* [Data section]:
= = = = =

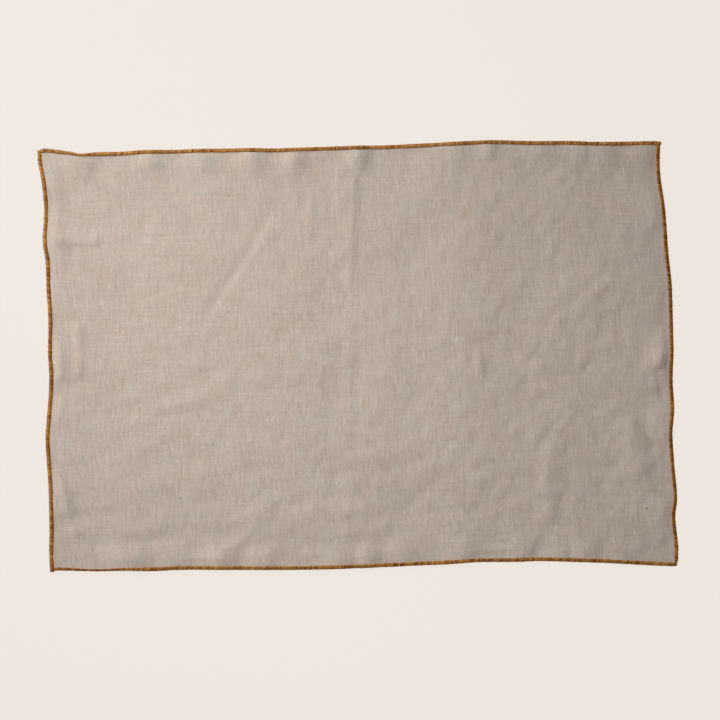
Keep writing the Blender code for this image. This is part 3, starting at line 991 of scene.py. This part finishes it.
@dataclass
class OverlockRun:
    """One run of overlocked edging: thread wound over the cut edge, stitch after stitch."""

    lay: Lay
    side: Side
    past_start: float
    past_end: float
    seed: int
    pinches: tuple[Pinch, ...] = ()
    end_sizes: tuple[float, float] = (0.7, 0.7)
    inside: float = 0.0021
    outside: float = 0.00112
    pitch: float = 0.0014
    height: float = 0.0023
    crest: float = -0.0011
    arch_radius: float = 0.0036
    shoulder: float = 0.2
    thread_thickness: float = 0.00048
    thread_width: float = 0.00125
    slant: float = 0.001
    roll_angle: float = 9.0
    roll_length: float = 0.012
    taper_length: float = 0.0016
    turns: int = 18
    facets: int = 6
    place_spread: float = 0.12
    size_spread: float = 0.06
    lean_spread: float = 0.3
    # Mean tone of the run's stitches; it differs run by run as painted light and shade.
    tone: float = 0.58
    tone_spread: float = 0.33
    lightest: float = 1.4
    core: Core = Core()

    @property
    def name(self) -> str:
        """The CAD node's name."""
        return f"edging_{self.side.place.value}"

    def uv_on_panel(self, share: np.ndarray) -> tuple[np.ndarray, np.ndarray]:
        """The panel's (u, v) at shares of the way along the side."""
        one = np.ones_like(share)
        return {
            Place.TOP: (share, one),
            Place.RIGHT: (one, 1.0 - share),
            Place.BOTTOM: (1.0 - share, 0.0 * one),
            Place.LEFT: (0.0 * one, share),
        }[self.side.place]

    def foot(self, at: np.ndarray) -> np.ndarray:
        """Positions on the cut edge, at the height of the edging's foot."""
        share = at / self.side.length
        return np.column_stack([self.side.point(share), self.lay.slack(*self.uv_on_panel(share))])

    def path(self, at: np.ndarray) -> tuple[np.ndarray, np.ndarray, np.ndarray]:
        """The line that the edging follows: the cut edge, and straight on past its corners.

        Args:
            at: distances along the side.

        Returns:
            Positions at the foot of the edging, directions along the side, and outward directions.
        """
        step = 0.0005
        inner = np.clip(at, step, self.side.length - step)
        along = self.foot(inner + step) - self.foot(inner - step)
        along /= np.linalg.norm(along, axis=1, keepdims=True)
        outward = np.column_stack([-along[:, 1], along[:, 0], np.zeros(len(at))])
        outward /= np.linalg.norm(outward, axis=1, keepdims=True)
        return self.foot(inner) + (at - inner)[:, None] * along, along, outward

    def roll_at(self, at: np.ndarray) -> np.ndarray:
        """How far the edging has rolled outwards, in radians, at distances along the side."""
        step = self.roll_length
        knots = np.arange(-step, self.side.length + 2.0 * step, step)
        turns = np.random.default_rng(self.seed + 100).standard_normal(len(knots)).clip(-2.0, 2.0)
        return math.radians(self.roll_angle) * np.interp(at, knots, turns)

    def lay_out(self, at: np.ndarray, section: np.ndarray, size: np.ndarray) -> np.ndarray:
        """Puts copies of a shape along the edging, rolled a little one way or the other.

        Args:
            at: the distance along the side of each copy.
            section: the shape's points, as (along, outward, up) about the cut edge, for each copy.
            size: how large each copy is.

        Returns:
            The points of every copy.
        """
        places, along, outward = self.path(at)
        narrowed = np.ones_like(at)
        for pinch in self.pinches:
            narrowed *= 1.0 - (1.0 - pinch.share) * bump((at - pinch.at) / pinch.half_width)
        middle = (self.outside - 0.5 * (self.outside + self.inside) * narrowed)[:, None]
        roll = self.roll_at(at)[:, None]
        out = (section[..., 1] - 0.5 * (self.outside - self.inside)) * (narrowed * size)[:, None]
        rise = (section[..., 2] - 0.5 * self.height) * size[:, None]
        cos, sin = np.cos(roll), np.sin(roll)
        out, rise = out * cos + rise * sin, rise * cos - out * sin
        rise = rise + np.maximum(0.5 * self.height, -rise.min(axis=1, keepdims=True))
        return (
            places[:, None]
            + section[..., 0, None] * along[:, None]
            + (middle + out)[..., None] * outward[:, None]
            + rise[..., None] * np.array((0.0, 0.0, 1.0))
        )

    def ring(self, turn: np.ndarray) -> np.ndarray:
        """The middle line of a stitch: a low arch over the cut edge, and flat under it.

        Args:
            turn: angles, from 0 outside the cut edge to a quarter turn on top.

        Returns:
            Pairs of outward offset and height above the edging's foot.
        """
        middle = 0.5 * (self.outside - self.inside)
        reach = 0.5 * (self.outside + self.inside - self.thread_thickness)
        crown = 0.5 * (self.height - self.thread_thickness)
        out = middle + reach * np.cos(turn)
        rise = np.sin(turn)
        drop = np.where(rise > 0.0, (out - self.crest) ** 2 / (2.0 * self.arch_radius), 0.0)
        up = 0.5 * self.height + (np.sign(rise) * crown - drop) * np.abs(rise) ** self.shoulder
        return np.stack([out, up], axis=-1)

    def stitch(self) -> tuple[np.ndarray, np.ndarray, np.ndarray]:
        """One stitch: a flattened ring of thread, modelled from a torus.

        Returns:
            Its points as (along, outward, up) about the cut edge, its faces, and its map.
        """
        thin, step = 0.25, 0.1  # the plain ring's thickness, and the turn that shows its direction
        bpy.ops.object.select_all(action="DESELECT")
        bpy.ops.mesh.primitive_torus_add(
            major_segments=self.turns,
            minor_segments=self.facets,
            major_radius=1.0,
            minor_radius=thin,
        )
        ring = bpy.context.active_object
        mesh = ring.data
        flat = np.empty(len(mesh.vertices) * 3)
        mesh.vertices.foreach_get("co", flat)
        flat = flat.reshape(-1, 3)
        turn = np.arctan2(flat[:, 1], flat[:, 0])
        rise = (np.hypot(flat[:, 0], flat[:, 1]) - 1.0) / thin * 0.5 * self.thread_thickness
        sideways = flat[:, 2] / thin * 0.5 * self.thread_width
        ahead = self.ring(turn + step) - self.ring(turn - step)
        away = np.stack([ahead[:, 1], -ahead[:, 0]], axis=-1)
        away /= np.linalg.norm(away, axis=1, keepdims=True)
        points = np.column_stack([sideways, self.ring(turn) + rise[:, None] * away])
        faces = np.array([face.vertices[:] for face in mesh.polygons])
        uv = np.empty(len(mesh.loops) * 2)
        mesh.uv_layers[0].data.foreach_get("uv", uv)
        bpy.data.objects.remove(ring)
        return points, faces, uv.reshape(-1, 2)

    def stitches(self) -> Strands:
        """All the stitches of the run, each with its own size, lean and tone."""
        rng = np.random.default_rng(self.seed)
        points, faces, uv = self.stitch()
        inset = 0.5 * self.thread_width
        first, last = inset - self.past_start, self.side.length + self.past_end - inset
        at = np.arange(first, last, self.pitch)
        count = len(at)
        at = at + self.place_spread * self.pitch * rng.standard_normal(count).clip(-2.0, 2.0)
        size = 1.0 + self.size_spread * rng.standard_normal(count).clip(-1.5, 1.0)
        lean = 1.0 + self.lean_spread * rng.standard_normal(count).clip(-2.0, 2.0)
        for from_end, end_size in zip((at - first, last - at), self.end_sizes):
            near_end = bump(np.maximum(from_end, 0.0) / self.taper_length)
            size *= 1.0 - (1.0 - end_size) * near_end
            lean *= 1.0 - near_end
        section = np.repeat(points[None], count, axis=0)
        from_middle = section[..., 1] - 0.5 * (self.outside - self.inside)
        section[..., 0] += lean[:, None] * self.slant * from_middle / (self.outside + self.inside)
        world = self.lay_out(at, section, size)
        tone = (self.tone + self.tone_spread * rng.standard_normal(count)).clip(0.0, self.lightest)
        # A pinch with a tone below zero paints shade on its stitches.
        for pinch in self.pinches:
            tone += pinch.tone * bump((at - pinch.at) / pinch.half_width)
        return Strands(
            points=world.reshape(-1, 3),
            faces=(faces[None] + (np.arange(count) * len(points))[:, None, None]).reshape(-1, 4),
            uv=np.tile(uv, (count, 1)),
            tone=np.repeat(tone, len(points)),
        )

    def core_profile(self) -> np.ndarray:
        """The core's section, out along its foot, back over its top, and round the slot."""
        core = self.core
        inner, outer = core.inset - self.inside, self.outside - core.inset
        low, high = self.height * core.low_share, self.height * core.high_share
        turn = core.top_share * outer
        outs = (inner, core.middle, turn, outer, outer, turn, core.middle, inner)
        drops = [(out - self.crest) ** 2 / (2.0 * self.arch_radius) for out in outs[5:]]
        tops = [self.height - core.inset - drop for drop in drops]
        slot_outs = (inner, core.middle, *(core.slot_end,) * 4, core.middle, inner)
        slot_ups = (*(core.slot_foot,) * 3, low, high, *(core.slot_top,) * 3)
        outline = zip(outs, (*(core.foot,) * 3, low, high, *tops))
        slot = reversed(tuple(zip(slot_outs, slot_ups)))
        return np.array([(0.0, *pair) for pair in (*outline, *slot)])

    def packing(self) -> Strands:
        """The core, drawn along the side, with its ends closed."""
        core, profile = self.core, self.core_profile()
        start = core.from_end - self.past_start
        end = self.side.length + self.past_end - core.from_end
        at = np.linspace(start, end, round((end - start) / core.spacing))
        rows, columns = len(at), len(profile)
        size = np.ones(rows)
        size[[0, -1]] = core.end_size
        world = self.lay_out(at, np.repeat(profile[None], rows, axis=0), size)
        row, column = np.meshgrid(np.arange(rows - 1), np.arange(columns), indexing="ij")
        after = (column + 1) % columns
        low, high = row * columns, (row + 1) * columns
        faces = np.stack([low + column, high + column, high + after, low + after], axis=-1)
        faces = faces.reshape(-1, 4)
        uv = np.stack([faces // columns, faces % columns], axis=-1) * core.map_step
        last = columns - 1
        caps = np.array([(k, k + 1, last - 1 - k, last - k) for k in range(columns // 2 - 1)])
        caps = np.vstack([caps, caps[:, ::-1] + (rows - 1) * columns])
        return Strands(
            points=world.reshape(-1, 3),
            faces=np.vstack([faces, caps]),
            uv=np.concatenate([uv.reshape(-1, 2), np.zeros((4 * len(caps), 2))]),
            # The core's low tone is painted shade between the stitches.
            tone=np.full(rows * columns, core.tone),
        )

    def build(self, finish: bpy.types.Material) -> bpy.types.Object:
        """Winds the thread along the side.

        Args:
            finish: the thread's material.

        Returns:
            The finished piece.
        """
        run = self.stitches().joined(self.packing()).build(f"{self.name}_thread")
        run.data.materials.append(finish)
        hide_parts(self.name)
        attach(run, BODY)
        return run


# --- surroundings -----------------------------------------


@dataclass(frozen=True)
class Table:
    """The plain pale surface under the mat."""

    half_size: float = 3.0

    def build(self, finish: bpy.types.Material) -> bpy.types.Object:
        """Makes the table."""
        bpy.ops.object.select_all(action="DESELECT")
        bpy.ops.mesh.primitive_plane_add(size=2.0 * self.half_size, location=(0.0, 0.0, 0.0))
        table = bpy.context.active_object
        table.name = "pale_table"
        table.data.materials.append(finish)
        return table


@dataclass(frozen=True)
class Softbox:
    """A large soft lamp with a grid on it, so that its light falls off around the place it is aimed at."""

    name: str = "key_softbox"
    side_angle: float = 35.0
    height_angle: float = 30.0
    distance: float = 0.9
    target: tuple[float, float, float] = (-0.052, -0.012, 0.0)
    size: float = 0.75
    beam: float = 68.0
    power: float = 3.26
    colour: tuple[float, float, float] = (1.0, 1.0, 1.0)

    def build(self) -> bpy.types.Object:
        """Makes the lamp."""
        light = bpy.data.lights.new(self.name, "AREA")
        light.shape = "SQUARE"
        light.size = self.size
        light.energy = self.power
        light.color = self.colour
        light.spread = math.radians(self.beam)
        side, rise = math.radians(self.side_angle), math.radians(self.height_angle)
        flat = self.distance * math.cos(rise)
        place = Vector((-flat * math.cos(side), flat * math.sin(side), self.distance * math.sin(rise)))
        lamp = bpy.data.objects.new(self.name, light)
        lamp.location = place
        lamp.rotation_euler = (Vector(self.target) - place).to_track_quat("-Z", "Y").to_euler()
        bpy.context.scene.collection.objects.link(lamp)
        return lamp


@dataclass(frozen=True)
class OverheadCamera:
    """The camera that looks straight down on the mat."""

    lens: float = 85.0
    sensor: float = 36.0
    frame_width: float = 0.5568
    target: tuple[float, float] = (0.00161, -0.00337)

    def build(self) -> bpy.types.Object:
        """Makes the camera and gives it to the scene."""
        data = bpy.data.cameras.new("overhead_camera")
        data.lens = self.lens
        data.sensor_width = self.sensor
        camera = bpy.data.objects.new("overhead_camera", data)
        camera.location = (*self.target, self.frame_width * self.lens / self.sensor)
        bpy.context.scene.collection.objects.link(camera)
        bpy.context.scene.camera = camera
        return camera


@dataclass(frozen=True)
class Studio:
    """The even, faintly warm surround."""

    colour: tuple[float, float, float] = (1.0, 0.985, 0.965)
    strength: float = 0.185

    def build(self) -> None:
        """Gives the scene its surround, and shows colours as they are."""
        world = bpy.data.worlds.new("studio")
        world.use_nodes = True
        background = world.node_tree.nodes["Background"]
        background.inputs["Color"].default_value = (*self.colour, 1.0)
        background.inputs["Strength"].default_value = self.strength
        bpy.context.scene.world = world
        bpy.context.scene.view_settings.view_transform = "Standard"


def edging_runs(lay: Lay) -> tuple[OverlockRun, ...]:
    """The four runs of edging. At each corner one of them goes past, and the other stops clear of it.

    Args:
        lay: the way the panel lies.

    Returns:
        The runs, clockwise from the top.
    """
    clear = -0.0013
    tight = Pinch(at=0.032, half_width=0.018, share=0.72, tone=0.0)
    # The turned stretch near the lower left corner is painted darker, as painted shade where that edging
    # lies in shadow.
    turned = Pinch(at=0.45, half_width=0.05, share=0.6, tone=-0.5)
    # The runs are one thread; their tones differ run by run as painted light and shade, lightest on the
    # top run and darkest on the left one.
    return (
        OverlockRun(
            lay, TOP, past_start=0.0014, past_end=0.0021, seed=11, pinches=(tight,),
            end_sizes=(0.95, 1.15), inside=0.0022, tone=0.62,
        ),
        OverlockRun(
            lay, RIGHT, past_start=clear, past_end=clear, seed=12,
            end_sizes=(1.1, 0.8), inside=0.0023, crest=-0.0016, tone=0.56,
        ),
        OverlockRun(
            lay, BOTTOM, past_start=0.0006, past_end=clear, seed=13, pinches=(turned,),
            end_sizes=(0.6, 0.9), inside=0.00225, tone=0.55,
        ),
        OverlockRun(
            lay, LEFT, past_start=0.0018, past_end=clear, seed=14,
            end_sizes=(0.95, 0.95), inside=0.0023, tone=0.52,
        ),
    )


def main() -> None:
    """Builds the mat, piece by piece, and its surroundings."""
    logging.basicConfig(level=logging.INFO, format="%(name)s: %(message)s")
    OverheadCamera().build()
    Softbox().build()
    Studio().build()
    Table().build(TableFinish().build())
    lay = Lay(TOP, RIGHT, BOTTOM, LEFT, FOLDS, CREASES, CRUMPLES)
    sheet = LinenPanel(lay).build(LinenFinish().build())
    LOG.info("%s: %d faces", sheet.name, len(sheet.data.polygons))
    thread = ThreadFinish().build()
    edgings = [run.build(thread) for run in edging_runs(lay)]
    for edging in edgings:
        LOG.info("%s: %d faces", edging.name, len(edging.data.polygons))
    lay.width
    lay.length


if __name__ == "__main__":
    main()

= = = = =

* [Prompt]:
Quote exactly the first line of the data and every line after it through the one holding "at: distances along the side.".

* [Right answer]:
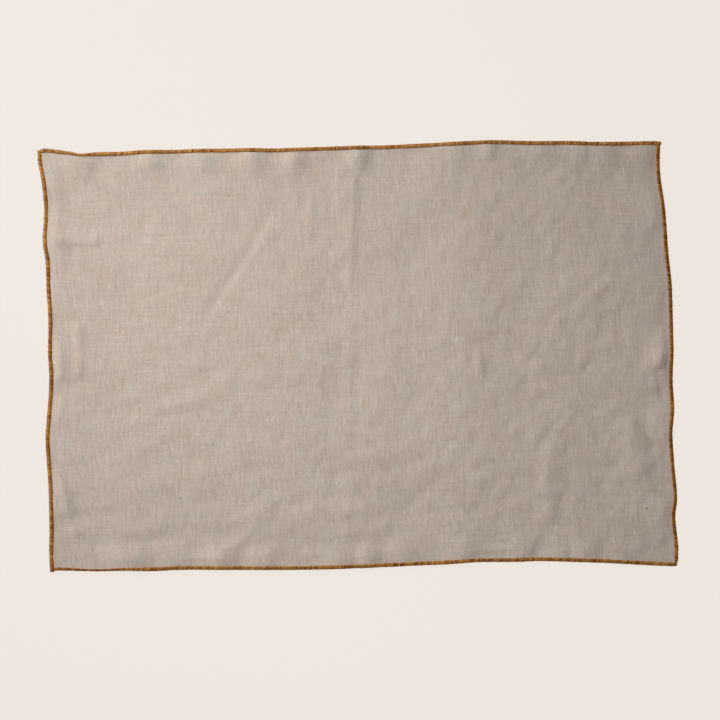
Keep writing the Blender code for this image. This is part 3, starting at line 991 of scene.py. This part finishes it.
@dataclass
class OverlockRun:
    """One run of overlocked edging: thread wound over the cut edge, stitch after stitch."""

    lay: Lay
    side: Side
    past_start: float
    past_end: float
    seed: int
    pinches: tuple[Pinch, ...] = ()
    end_sizes: tuple[float, float] = (0.7, 0.7)
    inside: float = 0.0021
    outside: float = 0.00112
    pitch: float = 0.0014
    height: float = 0.0023
    crest: float = -0.0011
    arch_radius: float = 0.0036
    shoulder: float = 0.2
    thread_thickness: float = 0.00048
    thread_width: float = 0.00125
    slant: float = 0.001
    roll_angle: float = 9.0
    roll_length: float = 0.012
    taper_length: float = 0.0016
    turns: int = 18
    facets: int = 6
    place_spread: float = 0.12
    size_spread: float = 0.06
    lean_spread: float = 0.3
    # Mean tone of the run's stitches; it differs run by run as painted light and shade.
    tone: float = 0.58
    tone_spread: float = 0.33
    lightest: float = 1.4
    core: Core = Core()

    @property
    def name(self) -> str:
        """The CAD node's name."""
        return f"edging_{self.side.place.value}"

    def uv_on_panel(self, share: np.ndarray) -> tuple[np.ndarray, np.ndarray]:
        """The panel's (u, v) at shares of the way along the side."""
        one = np.ones_like(share)
        return {
            Place.TOP: (share, one),
            Place.RIGHT: (one, 1.0 - share),
            Place.BOTTOM: (1.0 - share, 0.0 * one),
            Place.LEFT: (0.0 * one, share),
        }[self.side.place]

    def foot(self, at: np.ndarray) -> np.ndarray:
        """Positions on the cut edge, at the height of the edging's foot."""
        share = at / self.side.length
        return np.column_stack([self.side.point(share), self.lay.slack(*self.uv_on_panel(share))])

    def path(self, at: np.ndarray) -> tuple[np.ndarray, np.ndarray, np.ndarray]:
        """The line that the edging follows: the cut edge, and straight on past its corners.

        Args:
            at: distances along the side.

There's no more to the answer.